Todos nós temos opiniões particulares sobre os documentários de crimes reais: há quem diga que é exploração da tragédia humana, há quem defenda a capacidade de lançar luz nos contornos mais sombrios da sociedade, há ainda quem conserva uma análise casuística, deixando que a sensibilidade da narrativa seja o meio pelo qual é possível julgar se o documentário é exploratório (todos são, pensando bem, mas em uma medida tolerável).
Eu ainda não parei para refletir sobre em qual categoria encaixo Amante, Stalker e Mortal, que está no topo das paradas da Netflix, mas não parei de pensar em como esse documentário sintetiza as convenções do subgênero, embora renove noutros quesitos. É a história do mecânico Dave Kroupa, pai de família e recém divorciado, que entra em um aplicativo de relacionamentos e conhece a envolvente Liz Golyar. Tempos depois, inicia um relacionamento explosivo com Cari Farver, que some, mas não o abandona: diariamente, manda-lhe mensagens de teor agressivo, stalkeia Liz e sua ex-esposa.
Só que a história tem muito mais pano para manga. E não cabe a uma crítica explorar a história, até porque esta é reprodução de fatos, muitos extremamente simplificados. Não vou discutir spoilers, portanto, mas dois aspectos da produção que me chamaram atenção.
Um deles é a participação ativa, em tempo presente, de muitas pessoas envolvidas e a ausência de outras mais.

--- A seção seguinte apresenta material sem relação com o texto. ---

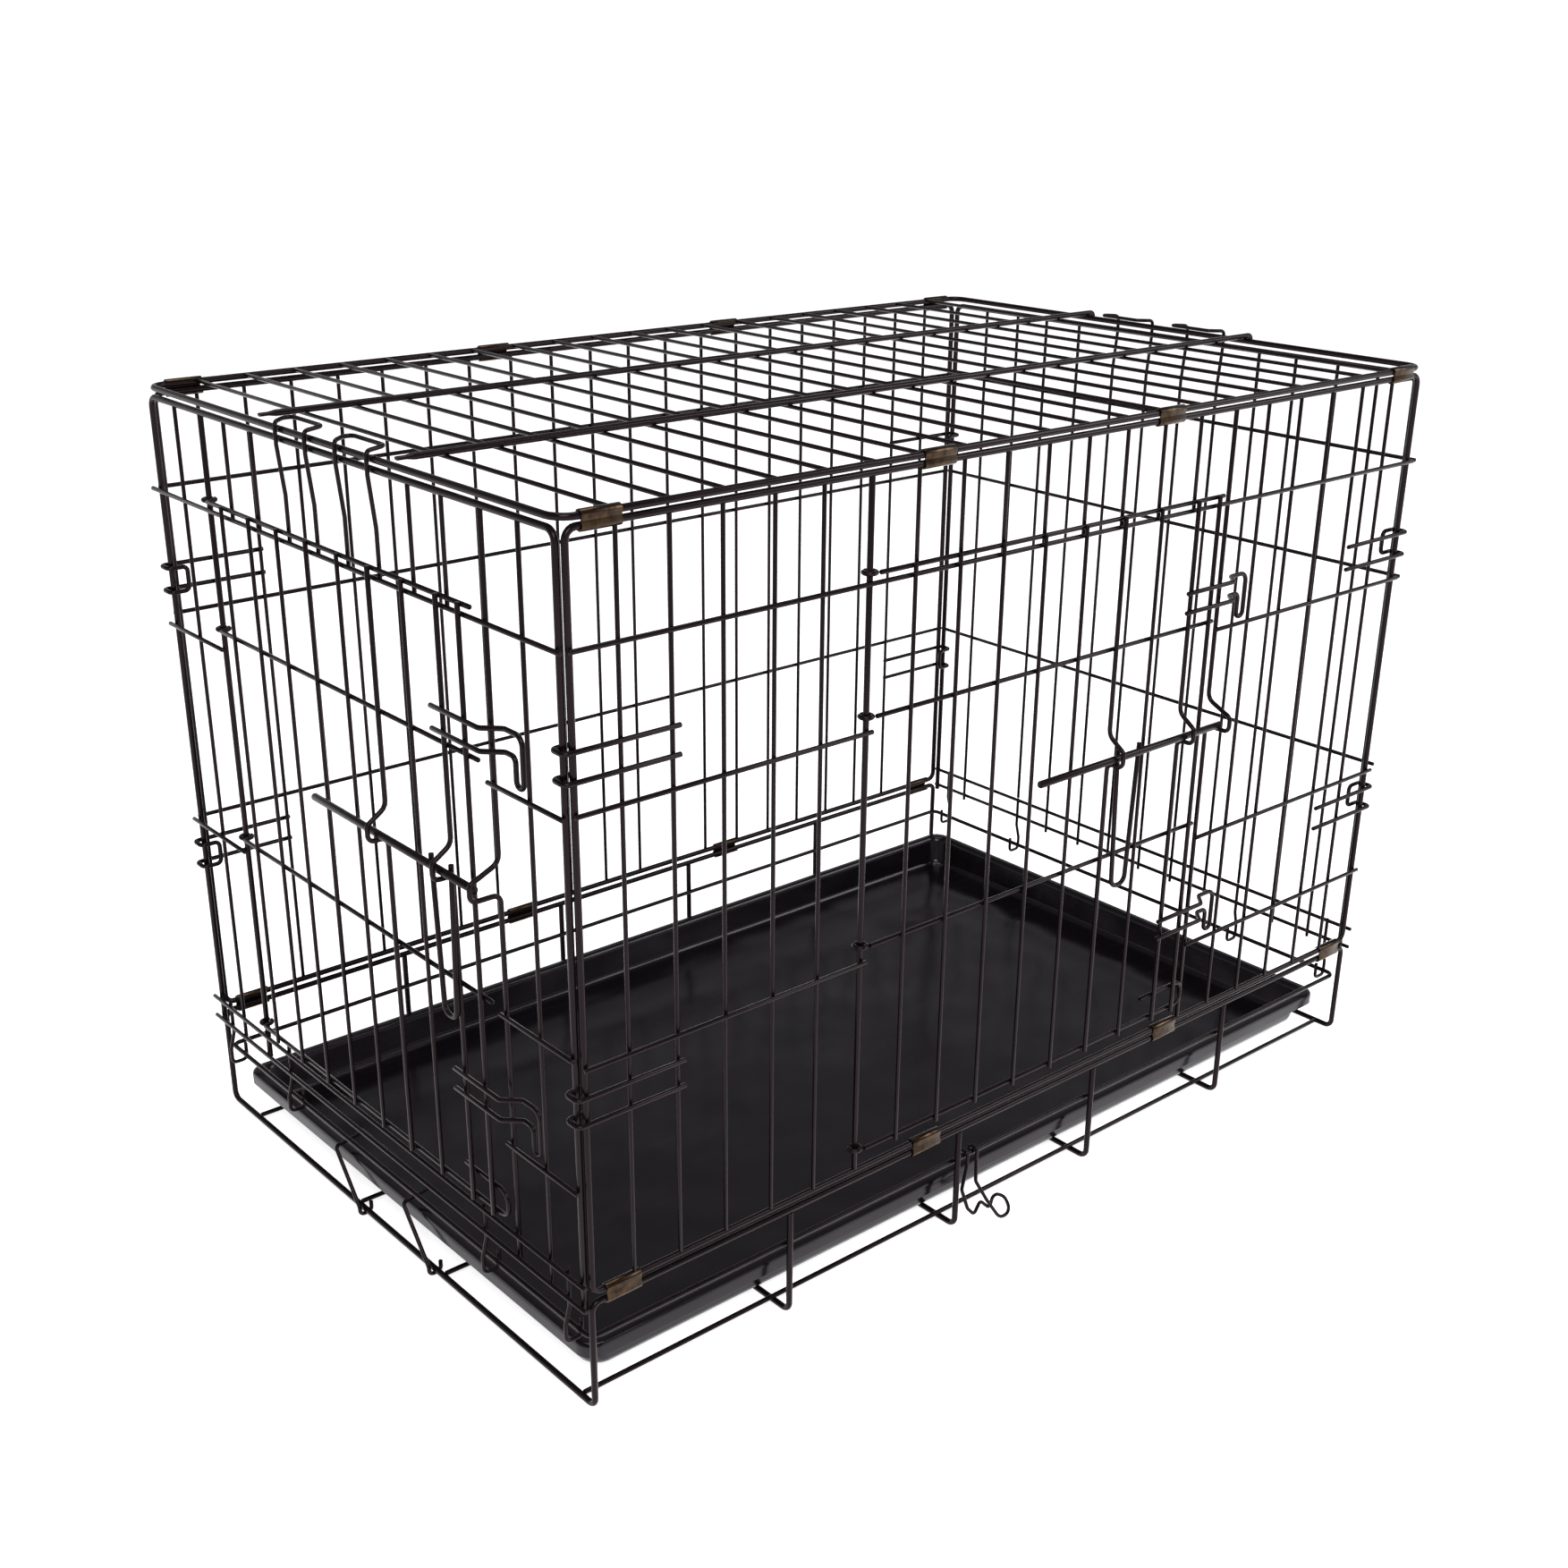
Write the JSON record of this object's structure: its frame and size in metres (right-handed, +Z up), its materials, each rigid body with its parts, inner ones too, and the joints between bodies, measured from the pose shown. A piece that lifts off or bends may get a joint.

De certo modo, o documentarista Sam Hobkinson (de “Nova York contra a Máfia” e da ficção “Misha e os Lobos”) joga com o desejo espectatorial de investigar e tirar conclusões com base nas provas apresentadas na narrativa. O ato de trazer depoimentos de pessoas reais envolvidas diretamente no caso - por exemplo, Dave - já permite traçar conclusões. Essa participação engajada do espectador é o que tornará mais recompensador o momento em que a narrativa puxa o tapete debaixo de si, derrubando-o sobre suas próprias convicções e pré-julgamentos.
Não é uma ferramenta revolucionária em documentários, Sam Hobkinson apenas está usando o que existe em abundância, embora retrabalhe a fim de maximizar a surpresa. A sensação que tive é de que o documentário assiste a vídeos do instagram e tiktok, já que até repete a palavra ‘bizarro’, tão comum para chamar a atenção nas redes sociais, e alardeia a presença de plot twist (as reviravoltas). Sam está produzindo uma narrativa curtinha (90 minutos com créditos) para o público-alvo jovem adulto, e fez isto bem.

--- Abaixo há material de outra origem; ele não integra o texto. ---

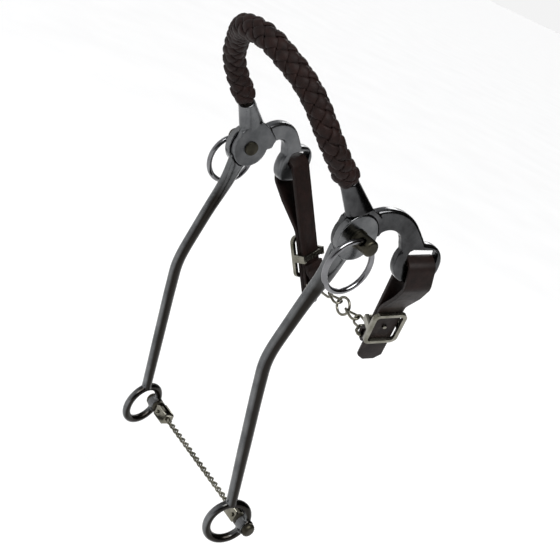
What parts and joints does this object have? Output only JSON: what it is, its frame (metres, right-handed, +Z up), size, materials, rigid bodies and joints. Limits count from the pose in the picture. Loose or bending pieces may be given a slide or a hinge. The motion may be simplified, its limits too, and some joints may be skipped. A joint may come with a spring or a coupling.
{
  "type": "bitless hackamore",
  "caption": "Mechanical bitless hackamore: braided noseband, two jointed cheeks with long shanks, curb straps and chain.",
  "frame": {"origin": "midway between the two cheek pivots, in the space that takes the horse's muzzle", "axes": "+X to the horse's left, +Y to the rear (towards the curb), +Z up with the shanks hanging"},
  "size_m": [0.145, 0.1719, 0.2881],
  "materials": {
    "core": "stiff waxed rope",
    "braided_leather": "oiled braid",
    "strap_leather": "smooth bridle leather",
    "polished_casting": "polished, slightly dull",
    "bright_wire": "polished",
    "stud_metal": "dull",
    "nickel": "nickel plated"
  },
  "bodies": {
    "noseband_and_cheeks": {"nose_core": "core", "nose_braid": "braided_leather", "left_cheek_arm": "polished_casting", "right_cheek_arm": "polished_casting"},
    "left_shank_body": {"left_shank": "polished_casting"},
    "right_shank_body": {"right_shank": "polished_casting"},
    "left_stud_body": {"left_pivot_stud": "stud_metal"},
    "right_stud_body": {"right_pivot_stud": "stud_metal"},
    "left_ring_body": {"left_headstall_ring": "bright_wire"},
    "right_ring_body": {"right_headstall_ring": "bright_wire"},
    "curb_straps_body": {"left_curb_strap": "strap_leather", "right_curb_strap": "strap_leather", "left_curb_buckle": "nickel", "right_curb_buckle": "nickel", "left_curb_dee": "nickel", "right_curb_dee": "nickel"},
    "curb_chain_body": {"left_curb_links": "nickel", "right_curb_links": "nickel", "curb_centre_ring": "nickel"},
    "shank_chain_body": {"left_rein_swivel": "stud_metal", "left_chain_clevis": "nickel", "left_clevis_pin": "nickel", "shank_chain": "nickel", "right_chain_clevis": "nickel", "right_clevis_pin": "nickel", "right_rein_swivel": "stud_metal"}
  },
  "joints": [
    {"name": "left_shank_pivot", "type": "hinge", "parent": "noseband_and_cheeks", "child": "left_shank_body", "pos_m": [0.0538, 0, 0], "axis": [1, 0, 0], "range_deg": [-45, 50]},
    {"name": "right_shank_pivot", "type": "hinge", "parent": "noseband_and_cheeks", "child": "right_shank_body", "pos_m": [-0.0538, 0, 0], "axis": [1, 0, 0], "range_deg": [-45, 50]},
    {"name": "left_stud_turn", "type": "hinge", "parent": "noseband_and_cheeks", "child": "left_stud_body", "pos_m": [0.0538, 0, 0], "axis": [1, 0, 0], "continuous": true},
    {"name": "right_stud_turn", "type": "hinge", "parent": "noseband_and_cheeks", "child": "right_stud_body", "pos_m": [-0.0538, 0, 0], "axis": [1, 0, 0], "continuous": true},
    {"name": "left_ring_swing", "type": "hinge", "parent": "left_stud_body", "child": "left_ring_body", "pos_m": [0.0652, 0, 0], "axis": [0, 0.9397, -0.342], "range_deg": [-95, 3]},
    {"name": "right_ring_swing", "type": "hinge", "parent": "right_stud_body", "child": "right_ring_body", "pos_m": [-0.0652, 0, 0], "axis": [0, 0.9945, 0.1045], "range_deg": [-3, 95]},
    {"name": "curb_lean", "type": "hinge", "parent": "noseband_and_cheeks", "child": "curb_straps_body", "pos_m": [0, 0.0488, -0.0076], "axis": [1, 0, 0], "range_deg": [-8, 2]},
    {"name": "curb_chain_roll", "type": "hinge", "parent": "curb_straps_body", "child": "curb_chain_body", "pos_m": [0, 0.08254, -0.07247], "axis": [1, 0, 0], "range_deg": [-8, 8]},
    {"name": "shank_chain_roll", "type": "hinge", "parent": "left_shank_body", "child": "shank_chain_body", "pos_m": [0.05803, 0.02398, -0.1923], "axis": [1, 0, 0], "continuous": true}
  ],
  "couplings": [
    {"joint": "right_shank_pivot", "follows": "left_shank_pivot", "ratio": 1}
  ]
}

Um segundo aspecto a ser discutido é a forma como a narrativa lida com suas figuras femininas, e torna, o homem, passivo (brincando ainda com a trilha sonora do clássico Atração Fatal, em que Glenn Close stalkeava Michael Douglas). Com toda a míngua de informações que temos - salvo o momento em que Dave confessa o desejo de bater em Cari, ou de quebrar-lhe a cara, derrubando temporariamente sua máscara -, a narrativa é reveladora de que o comportamento obsessivo e psicopático não discrimina gêneros.
Amante, Stalker e Mortal é do tipo ver para crer qual o limite da maldade e crueldade, e também da manipulação narrativa das provas, já que, diferentemente da vida real, que pegou o embaralho e encontrou uma verdade, Sam partiu de uma verdade e embaralhou para criar um filme.